Your goal:
A precise retyping is required of every line from the one containing "obj.matrix_parent_inverse = Matrix.Identity(4)" down to the one containing "imported = [obj", both included, and of no other line.

Information supplied:
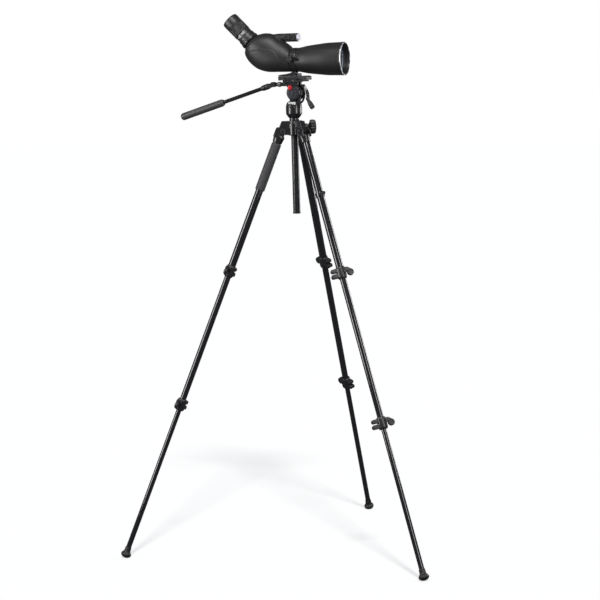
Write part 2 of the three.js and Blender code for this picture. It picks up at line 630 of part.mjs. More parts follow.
function addEyepiece() {
  const barrel = [
    [21.4, -16], [21.4, GAP], [29.4, GAP], [29.4, 9],
    [27.2, 11], [27.2, 22], [25.4, 24], [25.4, 38], [20, 38],
    [20, 84], [12.4, 84], [12.4, 74], [17, 70], [17, -16],
  ];
  piece(eye, "eyepiece_barrel", solid(turned(barrel, FINE, true)), "moulding");
  piece(eye, "zoom_ring", solid(sleeve(26.8, 20 + GAP, 38 + GAP, 70, FINE)), "rubber");
  const cup = [
    [20 + GAP, 70.6], [26.4, 70.6], [26.8, 74], [26.8, 93],
    [25, 98], [20, 98], [16, 92], [14, 85], [20 + GAP, 85],
  ];
  piece(eye, "eyecup", solid(turned(cup, FINE, true)), "rubber");
  piece(eye, "eye_lens", solid(turned([[0, 75], [12.1, 76], [12.1, 79], [0, 81.5]], MEDIUM)), "glass");
}

addHub();
addColumn();
addColumnKnob();
LEGS.forEach(addLeg);
addHeadBase();
addYoke();
addTiltHousing();
addPlate();
addLockLever();
addHandle();
addBody();
addBarrel();
addCollar();
addFocus();
addEyepiece();

// The origin is the middle of the ground that the whole set stands over.
assembly.updateMatrixWorld(true);
const reachBox = new THREE.Box3().setFromObject(assembly, true);
const middle = reachBox.getCenter(new THREE.Vector3());
assembly.position.set(-middle.x, -middle.y, -reachBox.min.z);

export default assembly;
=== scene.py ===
import json
import math
import bmesh
import bpy
from mathutils import Matrix, Vector


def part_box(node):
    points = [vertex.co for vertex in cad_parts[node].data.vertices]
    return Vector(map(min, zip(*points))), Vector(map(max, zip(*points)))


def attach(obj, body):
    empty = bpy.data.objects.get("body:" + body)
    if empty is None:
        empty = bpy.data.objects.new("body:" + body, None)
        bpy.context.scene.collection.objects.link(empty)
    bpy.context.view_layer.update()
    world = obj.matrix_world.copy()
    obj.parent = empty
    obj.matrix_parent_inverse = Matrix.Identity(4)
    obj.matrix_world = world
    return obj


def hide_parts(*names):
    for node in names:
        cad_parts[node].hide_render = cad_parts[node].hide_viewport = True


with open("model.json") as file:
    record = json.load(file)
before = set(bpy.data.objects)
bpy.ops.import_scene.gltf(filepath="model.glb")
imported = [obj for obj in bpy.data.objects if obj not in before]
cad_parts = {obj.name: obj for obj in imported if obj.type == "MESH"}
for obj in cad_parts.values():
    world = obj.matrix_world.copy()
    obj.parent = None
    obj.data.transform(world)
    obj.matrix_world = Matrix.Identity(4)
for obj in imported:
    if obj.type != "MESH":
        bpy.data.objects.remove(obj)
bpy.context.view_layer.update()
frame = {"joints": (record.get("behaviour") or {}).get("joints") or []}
scene = bpy.context.scene
joints = {j["name"]: j for j in frame["joints"]}


def pivot(joint):
    return Vector(joints[joint]["pos_m"])


def axis(joint):
    return Vector(joints[joint]["axis"]).normalized()


# ---- Camera ----
# The set is looked at from the front quarter, a little above eye level of the tripod's head,
# through a long lens that stands about six metres away.
column_low, column_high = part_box("column")
hub_low, hub_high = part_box("hub")
MM = 0.001
TRIPOD_X = (column_low.x + column_high.x) / 2
TRIPOD_Y = (column_low.y + column_high.y) / 2
VIEW_AZIMUTH = math.radians(20.2)
VIEW_PITCH = math.radians(6.727)
VIEW_ROLL = math.radians(-1.574)
VIEW_PLACE = Vector((2.1395, -5.8082, 1.5153))
LENS_LENGTH = 120.35
SENSOR_WIDTH = 36.0


def add_camera():
    turn = Matrix.Rotation(VIEW_AZIMUTH, 3, "Z")
    forward = turn @ Vector((0, math.cos(VIEW_PITCH), -math.sin(VIEW_PITCH)))
    right = turn @ Vector((1, 0, 0))
    up = right.cross(forward)
    across = right * math.cos(VIEW_ROLL) + up * math.sin(VIEW_ROLL)
    upright = up * math.cos(VIEW_ROLL) - right * math.sin(VIEW_ROLL)
    lens = bpy.data.cameras.new("camera")
    lens.lens = LENS_LENGTH
    lens.sensor_width = SENSOR_WIDTH
    lens.clip_end = 60
    camera = bpy.data.objects.new("camera", lens)
    scene.collection.objects.link(camera)
    basis = Matrix((across, upright, -forward)).transposed()
    place = Vector((TRIPOD_X, TRIPOD_Y, 0)) + VIEW_PLACE
    camera.matrix_world = Matrix.Translation(place) @ basis.to_4x4()
    scene.camera = camera


add_camera()


# ---- Floor and light ----
# A wide pale floor under a white surround. Two tall strips draw the long streaks down the tubes,
# a soft box above shapes the scope and a panel beside it lights the front lens. The lamps spare
# the floor, so only the high sun throws shadows on it.
def node_material(name):
    made = bpy.data.materials.new(name)
    made.use_nodes = True
    return made, made.node_tree.nodes, made.node_tree.links


FLOOR_HALF = 30
FLOOR_TONE = 0.95
FLOOR_GLOW = 0.665


def add_floor():
    surface, nodes, links = node_material("floor_paper")
    shader = nodes["Principled BSDF"]
    shader.inputs["Base Color"].default_value = (FLOOR_TONE, FLOOR_TONE, FLOOR_TONE, 1)
    shader.inputs["Roughness"].default_value = 0.9
    shader.inputs["Specular IOR Level"].default_value = 0.1
    fibre = nodes.new("ShaderNodeTexNoise")
    fibre.inputs["Scale"].default_value = 3
    tone = nodes.new("ShaderNodeMapRange")
    tone.inputs["To Min"].default_value = 0.995
    tone.inputs["To Max"].default_value = 1
    links.new(fibre.outputs["Fac"], tone.inputs["Value"])
    links.new(tone.outputs["Result"], shader.inputs["Emission Color"])
    shader.inputs["Emission Strength"].default_value = FLOOR_GLOW
    corners = [(-FLOOR_HALF, -FLOOR_HALF, 0), (FLOOR_HALF, -FLOOR_HALF, 0)]
    corners += [(FLOOR_HALF, FLOOR_HALF, 0), (-FLOOR_HALF, FLOOR_HALF, 0)]
    mesh = bpy.data.meshes.new("floor")
    mesh.from_pydata(corners, [], [(0, 1, 2, 3)])
    floor = bpy.data.objects.new("floor", mesh)
    mesh.materials.append(surface)
    scene.collection.objects.link(floor)
    floor.visible_diffuse = False
    floor.visible_glossy = False
    spared = bpy.data.collections.new("spared_by_lamps")
    spared.objects.link(floor)
    spared.collection_objects[0].light_linking.link_state = "EXCLUDE"
    return spared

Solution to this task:
    obj.matrix_parent_inverse = Matrix.Identity(4)
    obj.matrix_world = world
    return obj


def hide_parts(*names):
    for node in names:
        cad_parts[node].hide_render = cad_parts[node].hide_viewport = True


with open("model.json") as file:
    record = json.load(file)
before = set(bpy.data.objects)
bpy.ops.import_scene.gltf(filepath="model.glb")
imported = [obj for obj in bpy.data.objects if obj not in before]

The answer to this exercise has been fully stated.